§ **Instruction**
Out of the lines below, please list those that hold the string "rigid".

BEGIN Records for this exercise

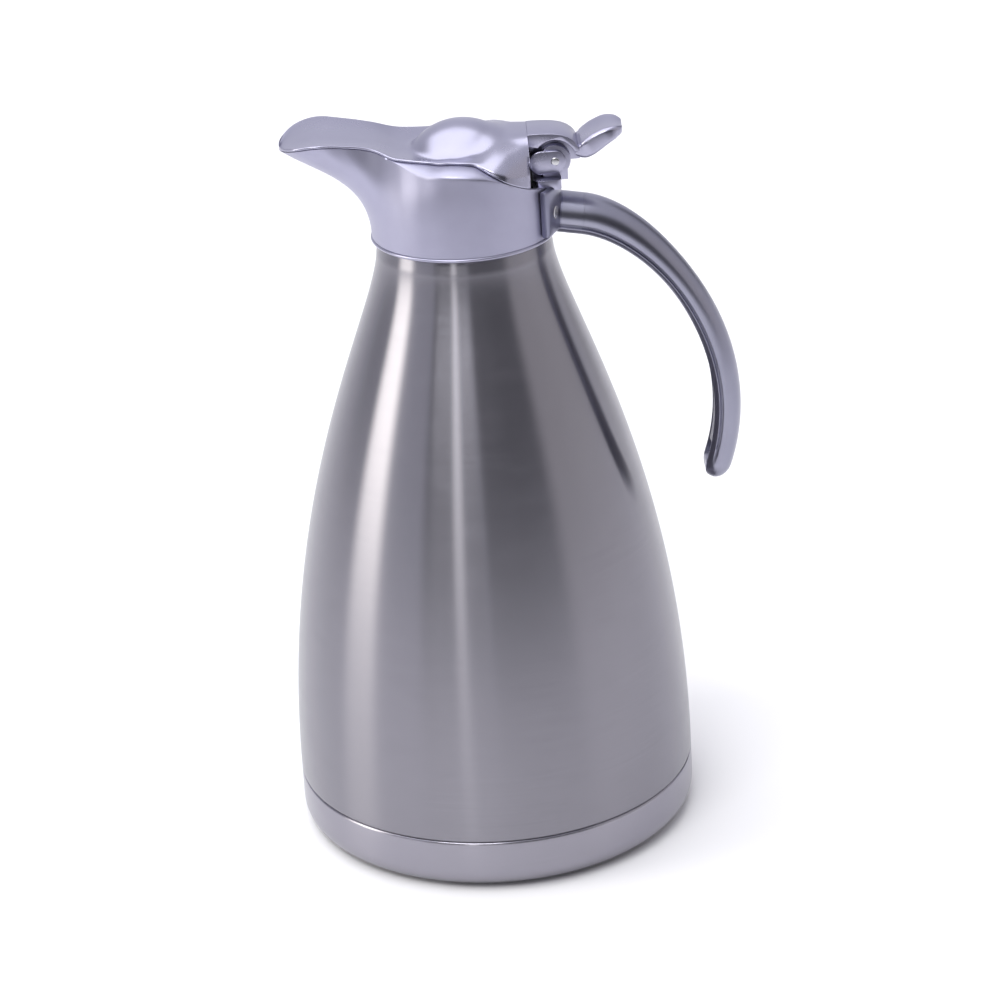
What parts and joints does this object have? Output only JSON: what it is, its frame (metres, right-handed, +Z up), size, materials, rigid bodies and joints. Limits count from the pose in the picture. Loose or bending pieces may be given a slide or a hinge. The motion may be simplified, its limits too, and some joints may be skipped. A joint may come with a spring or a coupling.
{
  "type": "vacuum coffee jug",
  "caption": "Double-walled vacuum coffee jug with a duckbill spout, a hinged lever lid that carries the stopper, and an open curved handle.",
  "frame": {"origin": "centre of the foot, on the surface the jug stands on", "axes": "+Z up along the body, -X towards the spout, +X towards the handle, +Y to the side"},
  "size_m": [0.1732, 0.15, 0.2733],
  "materials": {
    "brushed_shell": "brushed round the body",
    "liner_steel": "satin, drawn",
    "plain_steel": "mill finish",
    "screw_steel": "plain zinc",
    "chrome": "polished chrome plating",
    "handle_strip": "satin grey",
    "grey_plastic": "moulded, fine grain",
    "rubber": "matt",
    "silicone": "translucent white silicone",
    "foam": "foamed",
    "foil": "bright foil",
    "copper": "plain copper",
    "getter_grey": "sintered tablet"
  },
  "bodies": {
    "jug": {"outer_shell": "brushed_shell", "base_cup": "brushed_shell", "base_pad": "rubber", "vacuum_bottom": "plain_steel", "seal_tip": "copper", "tip_guard": "plain_steel", "getter": "getter_grey", "foil_wrap": "foil", "inner_liner": "liner_steel", "neck_gasket": "silicone", "neck_ring": "grey_plastic", "collar_trim_ring": "chrome", "spout_collar": "chrome", "hinge_bracket": "chrome", "bracket_screws": "screw_steel", "hinge_bushes": "grey_plastic", "hinge_pin": "screw_steel", "pin_caps": "chrome", "handle_shell": "chrome", "handle_insert": "handle_strip", "handle_core": "plain_steel", "handle_screws": "screw_steel"},
    "lid": {"lid_cover": "chrome", "lid_base": "grey_plastic", "lid_knuckle": "chrome", "lid_screws": "screw_steel", "dome_foam": "foam", "stopper_body": "grey_plastic", "stopper_foam": "foam", "stopper_seal": "silicone", "stopper_screws": "screw_steel", "thumb_lever": "chrome", "lever_screws": "screw_steel"}
  },
  "joints": [
    {"name": "lid_hinge", "type": "hinge", "parent": "jug", "child": "lid", "pos_m": [0.034, 0, 0.2585], "axis": [0, 1, 0], "range_deg": [0, 55]}
  ]
}
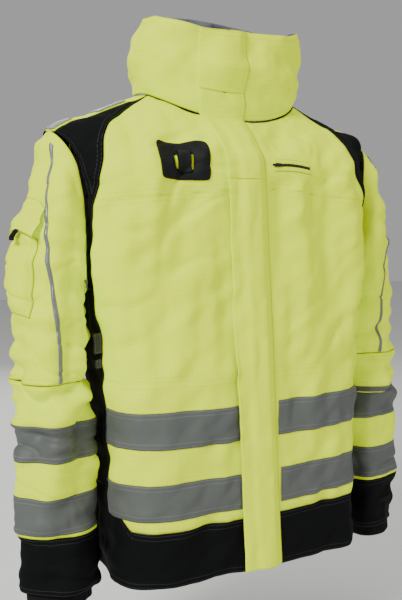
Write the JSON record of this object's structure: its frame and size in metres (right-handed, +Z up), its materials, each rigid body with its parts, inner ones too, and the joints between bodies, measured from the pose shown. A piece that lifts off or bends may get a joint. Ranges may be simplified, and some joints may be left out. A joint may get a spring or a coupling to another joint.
{
  "type": "turnout coat",
  "caption": "High-visibility firefighter's coat in worn shape, with stand-up collar, storm flap, taped body and sleeves, knitted wristlets and bending sleeves.",
  "frame": {"origin": "middle of the neck opening at the height of the nape seam, where a wearer's or a stand's shoulders carry the coat", "axes": "+X to the wearer's left, -Y to the front, +Z up"},
  "size_m": [0.651, 0.2486, 0.8331],
  "materials": {
    "outer_cloth": "matt",
    "black_cloth": "matt",
    "reflective_tape": "satin",
    "lining": "matt",
    "moulded_plastic": "satin",
    "zip_metal": "satin",
    "hook_and_loop": "matt",
    "knit": "matt",
    "piping_tape": "satin",
    "patch_rubber": "satin",
    "label_cloth": "satin"
  },
  "bodies": {
    "torso": {"right_front": "outer_cloth", "left_front": "outer_cloth", "back_panel": "outer_cloth", "right_side_panel": "black_cloth", "left_side_panel": "black_cloth", "right_yoke": "outer_cloth", "left_yoke": "outer_cloth", "yoke_tapes": "reflective_tape", "hem_right": "black_cloth", "hem_left": "black_cloth", "hem_back": "black_cloth", "front_tapes_right": "reflective_tape", "front_tapes_left": "reflective_tape", "back_tapes": "reflective_tape", "collar_shell": "outer_cloth", "collar_lining": "lining", "liner_right": "lining", "liner_left": "lining", "liner_back": "lining", "zip_tape_right": "black_cloth", "zip_tape_left": "black_cloth", "zip_teeth": "moulded_plastic", "zip_box": "moulded_plastic", "flap_throat": "outer_cloth", "front_loop_tape": "hook_and_loop", "mic_patch": "patch_rubber", "mic_loop": "patch_rubber", "chest_zip": "black_cloth", "chest_pocket_bag": "black_cloth", "side_label": "label_cloth", "side_tab": "label_cloth", "sleeve_pocket": "outer_cloth", "right_sleeve_head": "outer_cloth", "left_sleeve_head": "outer_cloth", "right_sleeve_bend": "outer_cloth", "left_sleeve_bend": "outer_cloth", "right_piping": "piping_tape", "left_piping": "piping_tape"},
    "front_slider": {"zip_slider": "zip_metal", "zip_pull": "moulded_plastic"},
    "front_flap": {"storm_flap": "outer_cloth", "flap_hook_tape": "hook_and_loop"},
    "collar_flap": {"collar_flap": "outer_cloth"},
    "pocket_slider": {"chest_zip_slider": "zip_metal"},
    "arm_pocket_flap": {"sleeve_pocket_flap": "outer_cloth", "sleeve_pocket_tab": "moulded_plastic"},
    "hanger": {"hang_loop": "black_cloth"},
    "right_upper_arm": {"right_upper_sleeve": "outer_cloth", "right_elbow": "outer_cloth"},
    "left_upper_arm": {"left_upper_sleeve": "outer_cloth", "left_elbow": "outer_cloth"},
    "right_forearm": {"right_lower_sleeve": "outer_cloth", "right_sleeve_tapes": "reflective_tape", "right_cuff": "black_cloth", "right_wristlet": "knit"},
    "left_forearm": {"left_lower_sleeve": "outer_cloth", "left_sleeve_tapes": "reflective_tape", "left_cuff": "black_cloth", "left_wristlet": "knit"}
  },
  "joints": [
    {"name": "front_zip", "type": "slide", "parent": "torso", "child": "front_slider", "axis": [0.0428, 0.0005, -0.9991], "range_m": [0, 0.529]},
    {"name": "storm_flap_hinge", "type": "hinge", "parent": "torso", "child": "front_flap", "pos_m": [0.01042, -0.12986, -0.2], "axis": [-0.0428, -0.0005, 0.9991], "range_deg": [0, 120]},
    {"name": "collar_flap_hinge", "type": "hinge", "parent": "torso", "child": "collar_flap", "pos_m": [0.00282, -0.08826, -0.02729], "axis": [-0.002, -0.1073, 0.9942], "range_deg": [0, 85]},
    {"name": "chest_zip", "type": "slide", "parent": "torso", "child": "pocket_slider", "axis": [0.9981, 0.0106, -0.0603], "range_m": [0, 0.05]},
    {"name": "arm_pocket_flap_hinge", "type": "hinge", "parent": "torso", "child": "arm_pocket_flap", "pos_m": [-0.29644, -0.01672, -0.17384], "axis": [-0.0689, 0.9904, 0.1201], "range_deg": [0, 80]},
    {"name": "hanger_hinge", "type": "hinge", "parent": "torso", "child": "hanger", "pos_m": [0, 0.0763, -0.002], "axis": [1, 0, 0], "range_deg": [-80, 0]},
    {"name": "right_arm_raise", "type": "hinge", "parent": "torso", "child": "right_upper_arm", "pos_m": [-0.282, 0, -0.29], "axis": [0, 1, 0], "range_deg": [0, 45], "deforming": ["right_sleeve_bend", "right_piping", "sleeve_pocket"]},
    {"name": "right_elbow", "type": "hinge", "parent": "right_upper_arm", "child": "right_forearm", "pos_m": [-0.268, -0.045, -0.476], "axis": [-1, 0, 0], "range_deg": [0, 90], "deforming": ["right_elbow", "right_sleeve_tapes"]},
    {"name": "left_arm_raise", "type": "hinge", "parent": "torso", "child": "left_upper_arm", "pos_m": [0.282, 0, -0.29], "axis": [0, -1, 0], "range_deg": [0, 45], "deforming": ["left_sleeve_bend", "left_piping"]},
    {"name": "left_elbow", "type": "hinge", "parent": "left_upper_arm", "child": "left_forearm", "pos_m": [0.268, -0.045, -0.476], "axis": [-1, 0, 0], "range_deg": [0, 90], "deforming": ["left_elbow", "left_sleeve_tapes"]}
  ]
}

END Records for this exercise

§ **Final answer**
What parts and joints does this object have? Output only JSON: what it is, its frame (metres, right-handed, +Z up), size, materials, rigid bodies and joints. Limits count from the pose in the picture. Loose or bending pieces may be given a slide or a hinge. The motion may be simplified, its limits too, and some joints may be skipped. A joint may come with a spring or a coupling.
Write the JSON record of this object's structure: its frame and size in metres (right-handed, +Z up), its materials, each rigid body with its parts, inner ones too, and the joints between bodies, measured from the pose shown. A piece that lifts off or bends may get a joint. Ranges may be simplified, and some joints may be left out. A joint may get a spring or a coupling to another joint.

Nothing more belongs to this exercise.